Marie-Laure’s longing for familiarity and normalcy is understandable but her courage and willingness to fight for that sense of normalcy is astounding and praiseworthy. Instilled with a belief in reason early on by her father, she shows courage like Frederick as well as resourcefulness and resolve in no small amounts.

In the midst of our protagonists’ affinity with rationality, they are bound, if loosely, by a mythical piece of jewelry. And here, again, I praise Doerr for his skill. After everything that is said and done, the reader is left puzzling as to how much did that piece of jewelry really affect the story.
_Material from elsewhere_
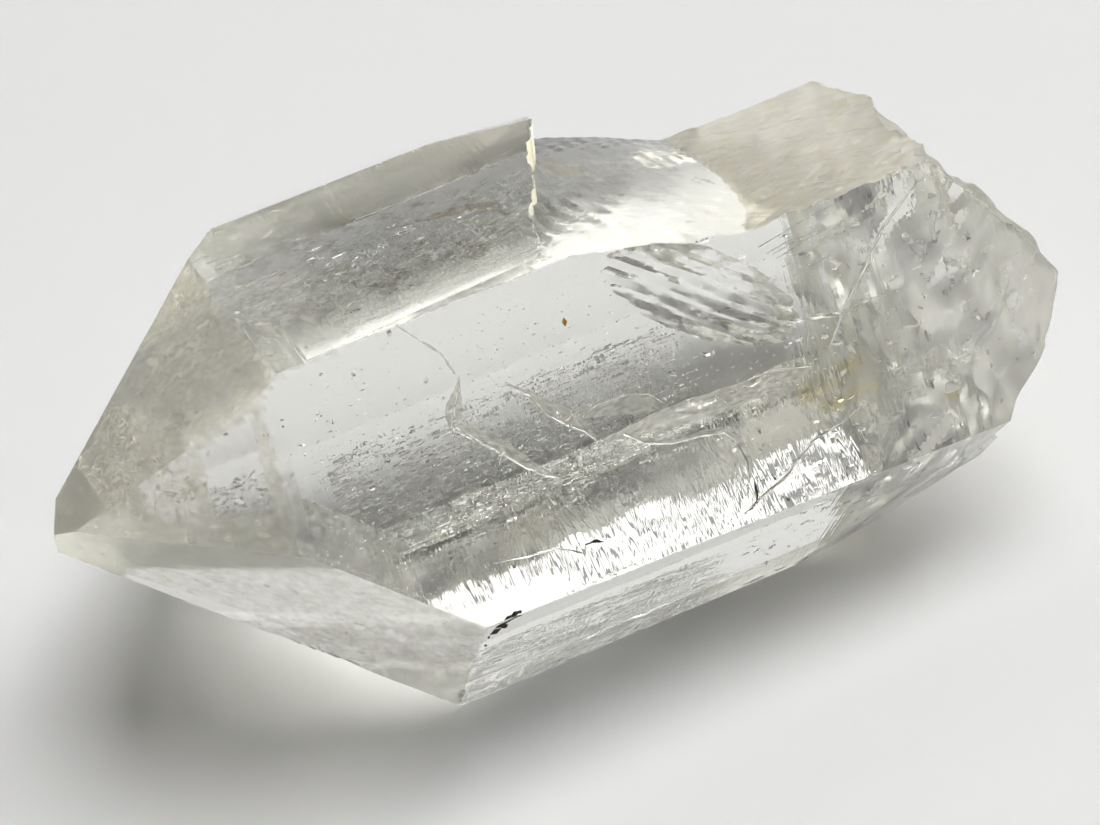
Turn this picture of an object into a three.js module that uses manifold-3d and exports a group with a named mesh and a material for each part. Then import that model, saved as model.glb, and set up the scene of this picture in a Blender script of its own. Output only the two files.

Was it a passive object, a McGuffin, whose purpose was only so that the writer can make his characters want something, anything? Or did it play a more active role in the salvation or damnation of the characters who had the (mis)fortune to cross paths with it?

All of which comfortably puts All the Light We Cannot See into the shelf of magical realism. I have not read much from this shelf, I’m afraid, but, so far this is the one I like best. Unlike the superstitious nature of Gabriel García-Marquez’s characters. the rationality professed by our protagonists provides a nice counterpoint to the possibility of supernatural interference. Unlike the zeitgeist of Salman Rushdie’s The Temptress of Florence, these characters find themselves in a war, with no sorcerer nor god to save their skins. Will that stone have saved them? Did losing it made them perish? Go read the book, find out what happens, and decide for yourself.

I can only heap so much praise on Doerr’s work before it becomes redundant can only write so much about the book before I actually tell it word-for-word. This book is many things; it will make you ask questions and ponder on your moral values, all in the guise of a warm tale of an orphan boy and a blind girl.